Data section -
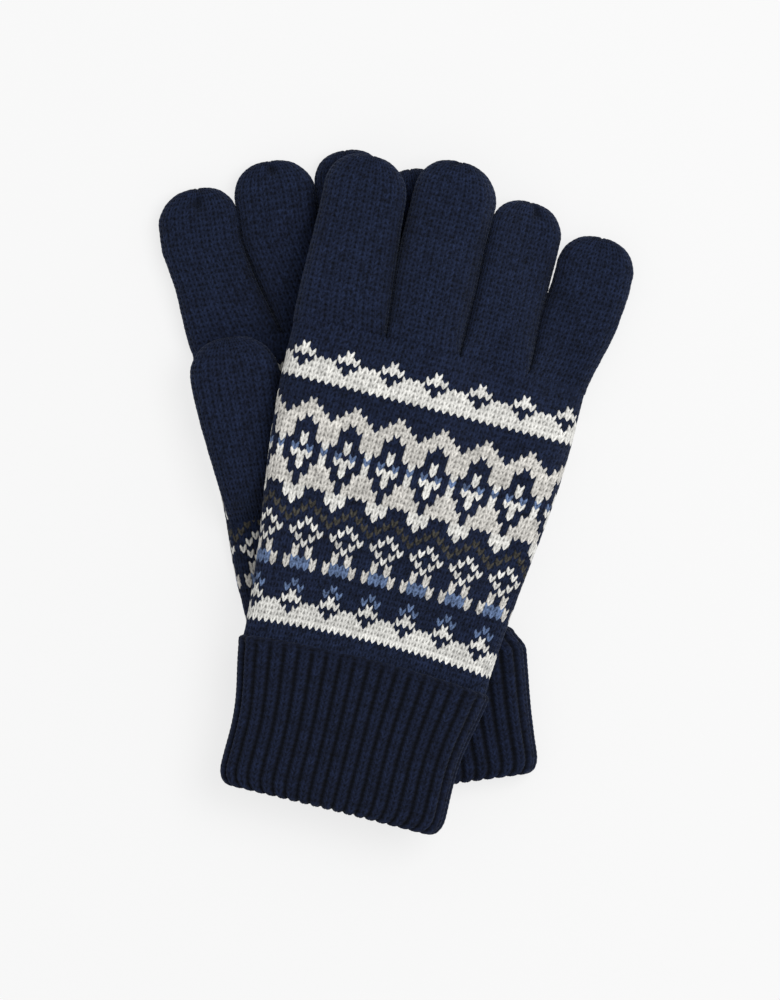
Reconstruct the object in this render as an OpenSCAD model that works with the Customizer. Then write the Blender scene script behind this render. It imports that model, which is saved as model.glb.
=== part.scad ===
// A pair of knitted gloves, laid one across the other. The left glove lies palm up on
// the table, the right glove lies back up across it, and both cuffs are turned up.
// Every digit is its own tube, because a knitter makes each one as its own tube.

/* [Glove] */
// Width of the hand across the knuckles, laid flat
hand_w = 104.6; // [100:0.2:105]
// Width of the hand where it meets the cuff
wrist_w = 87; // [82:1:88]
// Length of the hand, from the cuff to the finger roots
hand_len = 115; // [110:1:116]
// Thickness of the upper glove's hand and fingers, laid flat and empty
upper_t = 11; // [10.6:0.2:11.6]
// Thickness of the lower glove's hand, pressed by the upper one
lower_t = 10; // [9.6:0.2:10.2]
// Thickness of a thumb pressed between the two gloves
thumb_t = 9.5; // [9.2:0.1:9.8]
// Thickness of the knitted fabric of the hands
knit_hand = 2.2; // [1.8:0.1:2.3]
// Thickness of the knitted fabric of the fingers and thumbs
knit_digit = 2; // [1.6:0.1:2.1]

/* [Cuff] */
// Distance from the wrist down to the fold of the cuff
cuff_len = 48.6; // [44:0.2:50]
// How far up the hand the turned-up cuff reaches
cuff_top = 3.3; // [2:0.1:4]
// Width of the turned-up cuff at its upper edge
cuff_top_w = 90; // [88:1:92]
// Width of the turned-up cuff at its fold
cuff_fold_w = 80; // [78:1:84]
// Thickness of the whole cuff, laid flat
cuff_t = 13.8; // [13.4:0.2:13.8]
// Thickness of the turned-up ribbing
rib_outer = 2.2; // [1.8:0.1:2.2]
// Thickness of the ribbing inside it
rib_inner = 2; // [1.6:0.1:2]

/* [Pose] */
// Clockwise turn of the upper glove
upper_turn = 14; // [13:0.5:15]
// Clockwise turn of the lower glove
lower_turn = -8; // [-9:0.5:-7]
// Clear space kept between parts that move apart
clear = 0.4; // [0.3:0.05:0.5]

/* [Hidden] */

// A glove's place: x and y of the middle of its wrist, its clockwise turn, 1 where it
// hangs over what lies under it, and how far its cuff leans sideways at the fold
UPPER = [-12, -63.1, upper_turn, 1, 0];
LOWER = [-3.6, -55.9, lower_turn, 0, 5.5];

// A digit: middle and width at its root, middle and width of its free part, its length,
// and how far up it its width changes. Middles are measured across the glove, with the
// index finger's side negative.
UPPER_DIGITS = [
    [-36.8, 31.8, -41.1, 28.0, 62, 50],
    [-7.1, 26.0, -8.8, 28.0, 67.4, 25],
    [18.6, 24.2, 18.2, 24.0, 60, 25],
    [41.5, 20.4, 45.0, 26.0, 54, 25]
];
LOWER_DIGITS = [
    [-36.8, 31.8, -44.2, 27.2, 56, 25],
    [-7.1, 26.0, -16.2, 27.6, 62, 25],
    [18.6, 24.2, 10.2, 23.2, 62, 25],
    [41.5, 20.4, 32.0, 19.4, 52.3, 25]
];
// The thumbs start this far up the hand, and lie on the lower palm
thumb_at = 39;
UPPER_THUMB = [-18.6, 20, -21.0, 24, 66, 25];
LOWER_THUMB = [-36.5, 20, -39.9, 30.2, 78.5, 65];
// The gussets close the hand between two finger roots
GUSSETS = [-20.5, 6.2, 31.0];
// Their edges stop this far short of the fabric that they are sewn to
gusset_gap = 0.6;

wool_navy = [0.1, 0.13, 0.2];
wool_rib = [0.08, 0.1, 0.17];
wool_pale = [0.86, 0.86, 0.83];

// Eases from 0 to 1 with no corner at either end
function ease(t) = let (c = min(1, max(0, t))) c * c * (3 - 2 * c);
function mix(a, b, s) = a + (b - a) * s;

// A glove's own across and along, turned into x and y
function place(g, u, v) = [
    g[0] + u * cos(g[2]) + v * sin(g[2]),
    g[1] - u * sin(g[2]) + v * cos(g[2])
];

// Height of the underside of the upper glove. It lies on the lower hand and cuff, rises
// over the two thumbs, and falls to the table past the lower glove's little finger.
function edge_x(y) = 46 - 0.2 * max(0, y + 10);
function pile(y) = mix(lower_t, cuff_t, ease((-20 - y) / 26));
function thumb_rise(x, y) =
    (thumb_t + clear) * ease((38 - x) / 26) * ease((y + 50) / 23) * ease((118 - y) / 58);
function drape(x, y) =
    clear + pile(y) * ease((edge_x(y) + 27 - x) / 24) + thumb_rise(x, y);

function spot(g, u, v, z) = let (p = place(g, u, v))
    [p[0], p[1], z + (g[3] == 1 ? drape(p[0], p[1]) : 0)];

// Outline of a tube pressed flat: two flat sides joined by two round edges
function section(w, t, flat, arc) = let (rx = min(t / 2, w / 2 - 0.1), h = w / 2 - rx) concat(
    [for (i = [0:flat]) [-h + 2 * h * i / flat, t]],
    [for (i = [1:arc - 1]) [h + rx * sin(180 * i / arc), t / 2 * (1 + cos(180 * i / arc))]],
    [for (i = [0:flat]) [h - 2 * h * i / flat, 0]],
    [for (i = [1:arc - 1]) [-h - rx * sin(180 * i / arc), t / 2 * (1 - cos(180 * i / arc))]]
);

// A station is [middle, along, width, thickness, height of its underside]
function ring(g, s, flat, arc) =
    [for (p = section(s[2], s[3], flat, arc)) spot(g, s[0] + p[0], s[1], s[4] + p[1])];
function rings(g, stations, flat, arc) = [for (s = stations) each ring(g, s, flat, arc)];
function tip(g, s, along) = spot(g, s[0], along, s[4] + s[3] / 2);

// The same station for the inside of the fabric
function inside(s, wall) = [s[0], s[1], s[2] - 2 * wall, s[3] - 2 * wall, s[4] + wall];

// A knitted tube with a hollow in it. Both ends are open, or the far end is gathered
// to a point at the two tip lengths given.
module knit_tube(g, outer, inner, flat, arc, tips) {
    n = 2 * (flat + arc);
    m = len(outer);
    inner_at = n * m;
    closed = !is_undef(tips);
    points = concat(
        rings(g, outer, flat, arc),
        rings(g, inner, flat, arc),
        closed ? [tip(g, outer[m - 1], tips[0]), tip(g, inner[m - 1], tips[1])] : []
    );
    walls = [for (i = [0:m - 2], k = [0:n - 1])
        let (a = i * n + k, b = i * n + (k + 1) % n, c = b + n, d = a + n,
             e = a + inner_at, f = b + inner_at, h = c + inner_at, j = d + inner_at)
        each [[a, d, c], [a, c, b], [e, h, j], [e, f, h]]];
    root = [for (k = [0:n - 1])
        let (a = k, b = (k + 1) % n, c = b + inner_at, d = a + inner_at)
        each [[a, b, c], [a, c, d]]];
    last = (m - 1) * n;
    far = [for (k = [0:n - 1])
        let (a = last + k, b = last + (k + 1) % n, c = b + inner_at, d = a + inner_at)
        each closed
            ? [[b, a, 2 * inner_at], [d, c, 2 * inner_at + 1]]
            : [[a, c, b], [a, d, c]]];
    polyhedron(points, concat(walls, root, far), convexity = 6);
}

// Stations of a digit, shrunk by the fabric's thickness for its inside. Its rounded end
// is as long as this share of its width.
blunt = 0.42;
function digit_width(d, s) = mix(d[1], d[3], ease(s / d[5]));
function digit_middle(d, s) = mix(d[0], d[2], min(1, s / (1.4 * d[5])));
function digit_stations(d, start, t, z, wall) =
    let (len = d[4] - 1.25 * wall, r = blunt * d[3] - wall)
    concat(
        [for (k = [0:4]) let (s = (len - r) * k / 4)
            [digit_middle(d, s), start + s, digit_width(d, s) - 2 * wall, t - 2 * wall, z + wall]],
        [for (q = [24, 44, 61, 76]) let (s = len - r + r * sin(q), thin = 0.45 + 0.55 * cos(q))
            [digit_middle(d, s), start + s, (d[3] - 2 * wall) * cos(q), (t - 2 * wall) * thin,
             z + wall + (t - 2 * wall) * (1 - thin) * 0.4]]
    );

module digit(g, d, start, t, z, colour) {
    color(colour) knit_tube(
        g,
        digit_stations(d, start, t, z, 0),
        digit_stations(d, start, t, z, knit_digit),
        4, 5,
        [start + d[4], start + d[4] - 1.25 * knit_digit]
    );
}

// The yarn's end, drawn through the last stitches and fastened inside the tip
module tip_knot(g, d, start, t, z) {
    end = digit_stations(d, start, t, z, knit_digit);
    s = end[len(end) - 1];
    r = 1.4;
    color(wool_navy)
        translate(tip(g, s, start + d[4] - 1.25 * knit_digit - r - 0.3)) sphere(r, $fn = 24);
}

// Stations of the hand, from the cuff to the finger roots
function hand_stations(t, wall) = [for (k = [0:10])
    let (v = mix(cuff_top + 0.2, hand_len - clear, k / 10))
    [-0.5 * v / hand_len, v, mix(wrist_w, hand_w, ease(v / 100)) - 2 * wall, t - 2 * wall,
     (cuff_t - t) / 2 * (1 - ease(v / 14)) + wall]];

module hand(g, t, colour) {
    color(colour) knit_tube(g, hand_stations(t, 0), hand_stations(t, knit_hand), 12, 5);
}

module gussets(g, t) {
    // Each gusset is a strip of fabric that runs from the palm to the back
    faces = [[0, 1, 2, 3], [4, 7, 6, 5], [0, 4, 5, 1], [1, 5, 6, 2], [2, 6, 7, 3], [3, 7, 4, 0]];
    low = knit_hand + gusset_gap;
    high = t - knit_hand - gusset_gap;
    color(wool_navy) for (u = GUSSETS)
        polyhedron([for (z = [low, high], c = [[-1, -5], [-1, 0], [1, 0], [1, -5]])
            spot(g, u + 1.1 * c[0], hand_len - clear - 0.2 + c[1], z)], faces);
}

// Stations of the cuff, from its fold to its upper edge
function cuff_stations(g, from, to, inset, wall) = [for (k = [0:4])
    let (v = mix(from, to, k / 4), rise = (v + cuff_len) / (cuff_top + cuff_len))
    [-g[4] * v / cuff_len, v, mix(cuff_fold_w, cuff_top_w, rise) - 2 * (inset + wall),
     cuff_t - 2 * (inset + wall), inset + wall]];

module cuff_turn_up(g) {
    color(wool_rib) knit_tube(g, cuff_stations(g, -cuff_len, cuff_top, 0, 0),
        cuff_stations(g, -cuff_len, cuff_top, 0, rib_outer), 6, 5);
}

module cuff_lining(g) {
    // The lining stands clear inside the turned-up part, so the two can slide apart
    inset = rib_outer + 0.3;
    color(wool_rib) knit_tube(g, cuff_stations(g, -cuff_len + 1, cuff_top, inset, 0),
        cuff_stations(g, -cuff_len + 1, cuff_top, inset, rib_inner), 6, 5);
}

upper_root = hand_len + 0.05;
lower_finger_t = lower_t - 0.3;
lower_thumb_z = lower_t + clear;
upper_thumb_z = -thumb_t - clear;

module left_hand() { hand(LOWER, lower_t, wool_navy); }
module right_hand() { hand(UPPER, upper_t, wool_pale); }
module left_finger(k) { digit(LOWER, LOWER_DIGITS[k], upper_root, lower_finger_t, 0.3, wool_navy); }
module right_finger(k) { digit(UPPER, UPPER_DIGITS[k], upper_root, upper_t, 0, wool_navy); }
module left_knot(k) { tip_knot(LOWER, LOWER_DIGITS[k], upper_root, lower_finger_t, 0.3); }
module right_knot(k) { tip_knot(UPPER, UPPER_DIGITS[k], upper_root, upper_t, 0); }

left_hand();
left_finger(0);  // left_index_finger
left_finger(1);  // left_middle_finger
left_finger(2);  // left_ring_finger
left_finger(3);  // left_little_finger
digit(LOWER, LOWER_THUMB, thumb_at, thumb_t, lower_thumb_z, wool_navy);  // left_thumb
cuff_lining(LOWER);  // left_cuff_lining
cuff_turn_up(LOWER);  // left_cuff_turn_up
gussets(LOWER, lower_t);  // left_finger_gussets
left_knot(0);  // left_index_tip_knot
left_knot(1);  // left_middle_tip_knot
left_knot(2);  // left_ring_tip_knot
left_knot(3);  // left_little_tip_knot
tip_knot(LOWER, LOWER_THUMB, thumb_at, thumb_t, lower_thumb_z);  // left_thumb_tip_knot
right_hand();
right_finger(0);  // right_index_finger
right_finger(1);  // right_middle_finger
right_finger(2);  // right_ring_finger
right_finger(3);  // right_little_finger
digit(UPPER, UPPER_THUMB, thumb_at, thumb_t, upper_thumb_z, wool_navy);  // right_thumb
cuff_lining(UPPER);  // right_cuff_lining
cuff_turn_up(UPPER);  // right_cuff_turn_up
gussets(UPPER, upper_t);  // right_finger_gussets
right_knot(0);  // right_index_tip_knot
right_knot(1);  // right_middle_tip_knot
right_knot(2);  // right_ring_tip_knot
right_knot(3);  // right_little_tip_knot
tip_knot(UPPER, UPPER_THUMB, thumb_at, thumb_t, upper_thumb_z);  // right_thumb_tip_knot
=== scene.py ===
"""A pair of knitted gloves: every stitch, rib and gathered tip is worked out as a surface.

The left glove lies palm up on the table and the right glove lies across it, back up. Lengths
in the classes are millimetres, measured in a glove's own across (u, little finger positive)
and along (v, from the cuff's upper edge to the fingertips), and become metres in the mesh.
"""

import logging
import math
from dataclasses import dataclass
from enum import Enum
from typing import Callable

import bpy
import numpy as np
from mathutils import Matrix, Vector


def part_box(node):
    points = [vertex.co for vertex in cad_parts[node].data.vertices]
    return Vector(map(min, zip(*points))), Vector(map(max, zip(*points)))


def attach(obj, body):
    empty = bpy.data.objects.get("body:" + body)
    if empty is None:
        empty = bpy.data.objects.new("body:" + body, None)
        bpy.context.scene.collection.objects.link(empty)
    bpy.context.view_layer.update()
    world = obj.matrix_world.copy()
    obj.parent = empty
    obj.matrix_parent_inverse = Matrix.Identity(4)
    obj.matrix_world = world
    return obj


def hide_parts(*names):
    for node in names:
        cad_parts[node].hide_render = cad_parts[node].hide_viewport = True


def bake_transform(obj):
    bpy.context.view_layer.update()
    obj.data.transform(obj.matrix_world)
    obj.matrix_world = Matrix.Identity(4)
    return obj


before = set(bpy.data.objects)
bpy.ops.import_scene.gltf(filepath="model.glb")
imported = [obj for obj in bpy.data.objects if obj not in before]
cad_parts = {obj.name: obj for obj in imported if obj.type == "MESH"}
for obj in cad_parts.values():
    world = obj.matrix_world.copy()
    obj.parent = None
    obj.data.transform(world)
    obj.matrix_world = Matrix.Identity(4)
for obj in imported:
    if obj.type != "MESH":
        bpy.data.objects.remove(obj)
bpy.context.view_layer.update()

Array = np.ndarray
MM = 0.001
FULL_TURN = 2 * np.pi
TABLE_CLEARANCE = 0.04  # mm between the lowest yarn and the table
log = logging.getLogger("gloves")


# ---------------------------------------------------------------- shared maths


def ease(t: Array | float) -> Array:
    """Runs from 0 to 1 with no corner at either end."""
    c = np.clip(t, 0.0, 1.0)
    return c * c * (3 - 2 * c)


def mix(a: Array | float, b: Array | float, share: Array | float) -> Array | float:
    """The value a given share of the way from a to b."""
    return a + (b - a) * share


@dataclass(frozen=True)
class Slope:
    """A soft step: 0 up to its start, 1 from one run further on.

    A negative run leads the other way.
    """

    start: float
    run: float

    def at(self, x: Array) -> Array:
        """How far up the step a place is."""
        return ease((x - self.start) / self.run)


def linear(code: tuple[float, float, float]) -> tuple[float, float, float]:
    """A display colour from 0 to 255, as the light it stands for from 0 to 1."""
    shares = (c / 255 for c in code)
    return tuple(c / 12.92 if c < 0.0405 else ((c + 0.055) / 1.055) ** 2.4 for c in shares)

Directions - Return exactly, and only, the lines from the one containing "thumb_t, upper_thumb_z, wool_navy);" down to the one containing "as a surface.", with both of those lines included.

Result of this task -
digit(UPPER, UPPER_THUMB, thumb_at, thumb_t, upper_thumb_z, wool_navy);  // right_thumb
cuff_lining(UPPER);  // right_cuff_lining
cuff_turn_up(UPPER);  // right_cuff_turn_up
gussets(UPPER, upper_t);  // right_finger_gussets
right_knot(0);  // right_index_tip_knot
right_knot(1);  // right_middle_tip_knot
right_knot(2);  // right_ring_tip_knot
right_knot(3);  // right_little_tip_knot
tip_knot(UPPER, UPPER_THUMB, thumb_at, thumb_t, upper_thumb_z);  // right_thumb_tip_knot
=== scene.py ===
"""A pair of knitted gloves: every stitch, rib and gathered tip is worked out as a surface.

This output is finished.